• _PROMPT_:
Every line of the data must be copied exactly.

• _GIVEN DATA_:
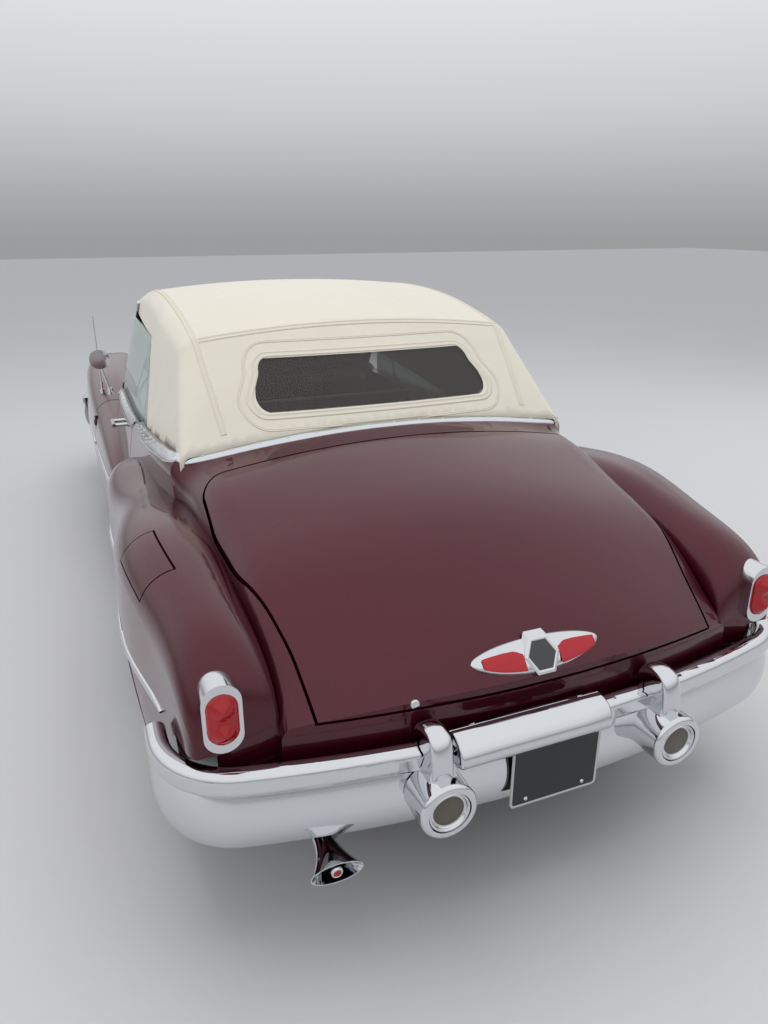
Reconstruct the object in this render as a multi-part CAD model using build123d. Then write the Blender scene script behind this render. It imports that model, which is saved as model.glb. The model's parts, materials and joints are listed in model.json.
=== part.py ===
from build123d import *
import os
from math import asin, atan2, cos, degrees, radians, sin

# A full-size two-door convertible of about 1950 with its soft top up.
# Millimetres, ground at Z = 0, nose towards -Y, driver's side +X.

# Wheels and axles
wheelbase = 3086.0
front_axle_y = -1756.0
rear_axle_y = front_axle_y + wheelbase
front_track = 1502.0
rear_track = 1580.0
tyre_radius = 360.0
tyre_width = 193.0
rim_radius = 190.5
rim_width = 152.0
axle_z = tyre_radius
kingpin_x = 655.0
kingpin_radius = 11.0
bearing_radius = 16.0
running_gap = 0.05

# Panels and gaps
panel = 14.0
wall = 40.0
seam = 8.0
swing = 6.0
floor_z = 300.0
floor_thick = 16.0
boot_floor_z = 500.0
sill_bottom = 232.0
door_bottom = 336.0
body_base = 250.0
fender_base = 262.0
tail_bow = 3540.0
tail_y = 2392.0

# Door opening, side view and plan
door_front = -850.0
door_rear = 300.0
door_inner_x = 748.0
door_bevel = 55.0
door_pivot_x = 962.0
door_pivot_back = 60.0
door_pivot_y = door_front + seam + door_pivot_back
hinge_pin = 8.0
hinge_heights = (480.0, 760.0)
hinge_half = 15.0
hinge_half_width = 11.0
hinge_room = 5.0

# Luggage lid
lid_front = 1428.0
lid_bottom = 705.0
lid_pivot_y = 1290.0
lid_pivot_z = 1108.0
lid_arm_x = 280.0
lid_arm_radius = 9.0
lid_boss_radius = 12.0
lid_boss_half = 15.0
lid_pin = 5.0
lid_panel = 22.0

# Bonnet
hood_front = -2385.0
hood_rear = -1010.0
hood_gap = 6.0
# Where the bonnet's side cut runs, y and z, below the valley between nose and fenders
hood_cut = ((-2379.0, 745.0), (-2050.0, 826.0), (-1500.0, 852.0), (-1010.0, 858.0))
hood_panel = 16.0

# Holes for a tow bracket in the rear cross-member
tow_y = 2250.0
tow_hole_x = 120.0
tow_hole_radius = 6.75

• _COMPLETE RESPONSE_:
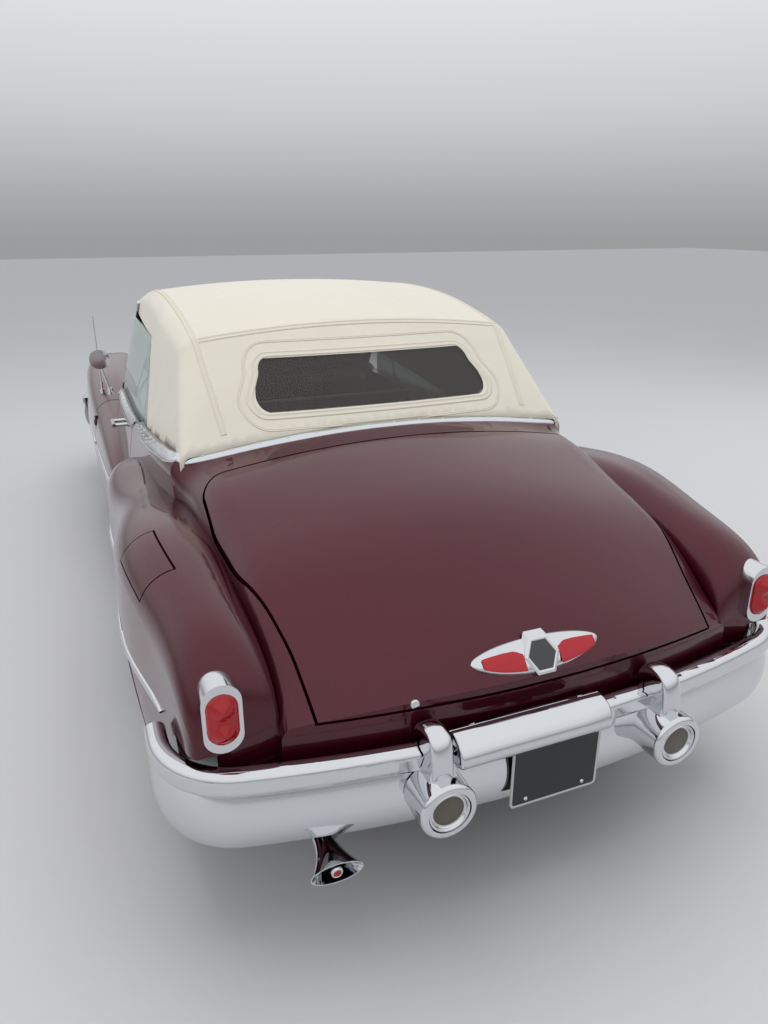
Reconstruct the object in this render as a multi-part CAD model using build123d. Then write the Blender scene script behind this render. It imports that model, which is saved as model.glb. The model's parts, materials and joints are listed in model.json.
=== part.py ===
from build123d import *
import os
from math import asin, atan2, cos, degrees, radians, sin

# A full-size two-door convertible of about 1950 with its soft top up.
# Millimetres, ground at Z = 0, nose towards -Y, driver's side +X.

# Wheels and axles
wheelbase = 3086.0
front_axle_y = -1756.0
rear_axle_y = front_axle_y + wheelbase
front_track = 1502.0
rear_track = 1580.0
tyre_radius = 360.0
tyre_width = 193.0
rim_radius = 190.5
rim_width = 152.0
axle_z = tyre_radius
kingpin_x = 655.0
kingpin_radius = 11.0
bearing_radius = 16.0
running_gap = 0.05

# Panels and gaps
panel = 14.0
wall = 40.0
seam = 8.0
swing = 6.0
floor_z = 300.0
floor_thick = 16.0
boot_floor_z = 500.0
sill_bottom = 232.0
door_bottom = 336.0
body_base = 250.0
fender_base = 262.0
tail_bow = 3540.0
tail_y = 2392.0

# Door opening, side view and plan
door_front = -850.0
door_rear = 300.0
door_inner_x = 748.0
door_bevel = 55.0
door_pivot_x = 962.0
door_pivot_back = 60.0
door_pivot_y = door_front + seam + door_pivot_back
hinge_pin = 8.0
hinge_heights = (480.0, 760.0)
hinge_half = 15.0
hinge_half_width = 11.0
hinge_room = 5.0

# Luggage lid
lid_front = 1428.0
lid_bottom = 705.0
lid_pivot_y = 1290.0
lid_pivot_z = 1108.0
lid_arm_x = 280.0
lid_arm_radius = 9.0
lid_boss_radius = 12.0
lid_boss_half = 15.0
lid_pin = 5.0
lid_panel = 22.0

# Bonnet
hood_front = -2385.0
hood_rear = -1010.0
hood_gap = 6.0
# Where the bonnet's side cut runs, y and z, below the valley between nose and fenders
hood_cut = ((-2379.0, 745.0), (-2050.0, 826.0), (-1500.0, 852.0), (-1010.0, 858.0))
hood_panel = 16.0

# Holes for a tow bracket in the rear cross-member
tow_y = 2250.0
tow_hole_x = 120.0
tow_hole_radius = 6.75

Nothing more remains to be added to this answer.